■ Stated exercise
Repeat the listing below word for word, stopping after the line that contains "round nursery pot.".

■ Raw data
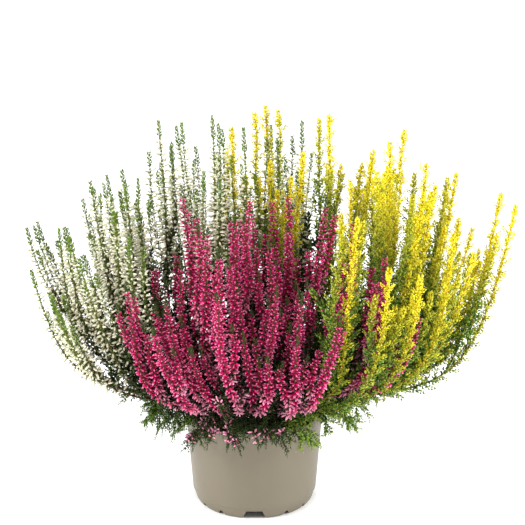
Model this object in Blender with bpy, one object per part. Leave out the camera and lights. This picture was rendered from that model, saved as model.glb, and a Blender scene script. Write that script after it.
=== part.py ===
"""Potted heather: a white, a pink and a yellow-leaved plant in one round nursery pot.

Metres, +Z up. The pot stands on z = 0, and the front of the bush is -Y.
Every leafy shoot follows one family of curves that rise from the soil, arch over the pot's rim
and turn upward. A shoot's place in the family is its label, a point of the unit disc: (0, 0) is
the middle of the bush and a label of length 1 is the outermost layer.
"""
import math
import random

import bmesh
import bpy
import numpy as np
from mathutils import Matrix, Vector

# Pot
RIM_RADIUS = 0.060
POT_HEIGHT = 0.0835
LIP_HEIGHT = 0.0044
LIP_STEP = 0.0015
WALL = 0.0014
STEP_HEIGHT = 0.0106
STEP_RADIUS = 0.0532
STEP_DEPTH = 0.0006
FOOT_RADIUS = 0.048
FOOT_LAND = 0.002
FOOT_CURVE = ((0.0034, 0.0070), (0.0020, 0.0022))  # out from the foot's radius, up
FOOT_INNER_RADIUS = 0.0510
FOOT_INNER_HEIGHT = 0.0055
EDGE = 0.0006
FLOOR_TOP = 0.0100
FLOOR_THICKNESS = 0.0014
POT_SEGMENTS = 32
SHARP_ANGLE = math.radians(30)
WIDE_NOTCHES = 4
WIDE_NOTCH_BASE = 0.0206
WIDE_NOTCH_TOP = 0.0135
WIDE_NOTCH_HEIGHT = 0.0080
SMALL_NOTCH_WIDTH = 0.0046
SMALL_NOTCH_HEIGHT = 0.003
SMALL_NOTCH_ANGLES = (33.0, 56.0)
NOTCH_REACH = 0.010
DRAIN_HOLES = 4
DRAIN_CORNERS = 6
DRAIN_RADIUS = 0.0045
DRAIN_RING = 0.030
THROUGH = 0.002  # how far a cutter passes beyond what it cuts
WELD = 1e-6

# Soil and the holes that the stems stand in
GAP = 0.0003
SOIL_TOP = 0.0715
HOLE_DEPTH = 0.012
STEM_RADIUS = 0.0015
SIDES = 4

# Bush: the curves' control points, from the soil to the tips
BASE_RADIUS = 0.038
CURVE_START = SOIL_TOP + 0.002
OVER_RIM_SHARE = 0.90
OVER_RIM_SHARE_DROP = 0.42
OVER_RIM_HEIGHT = 0.1545
OVER_RIM_DROP = 0.028
ARCH_SHARE = 0.98
ARCH_SHARE_DROP = 0.13
ARCH_HEIGHT = 0.2145
ARCH_DROP = 0.142
ARCH_TILT = 0.014
SPREAD_X = 0.215
LEAN_X = 0.006
SPREAD_Y = 0.145
LEAN_Y = 0.022
CROWN_HEIGHT = 0.3685
CROWN_DROP = 0.128
CROWN_RISE_RIGHT = 0.018
CROWN_RISE_BACK = 0.004

# Where the plants stand, in labels: pink inside an ellipse in front, yellow right, white the rest
PINK_MIDDLE = (0.02, -0.60)
PINK_SIZE = (0.50, 0.55)
YELLOW_FROM = 0.17
STRAY_YELLOW = 19
STRAY_WHITE = 1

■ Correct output
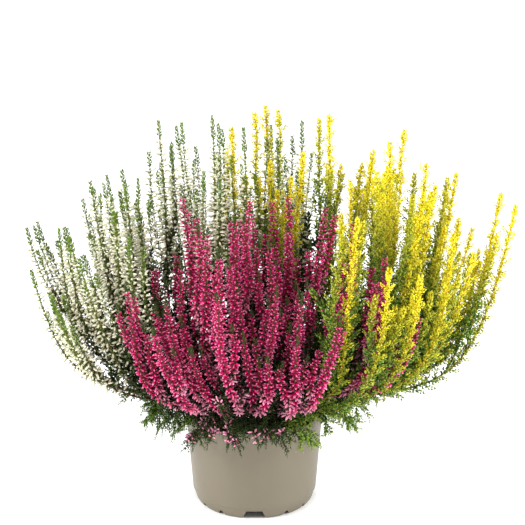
Model this object in Blender with bpy, one object per part. Leave out the camera and lights. This picture was rendered from that model, saved as model.glb, and a Blender scene script. Write that script after it.
=== part.py ===
"""Potted heather: a white, a pink and a yellow-leaved plant in one round nursery pot.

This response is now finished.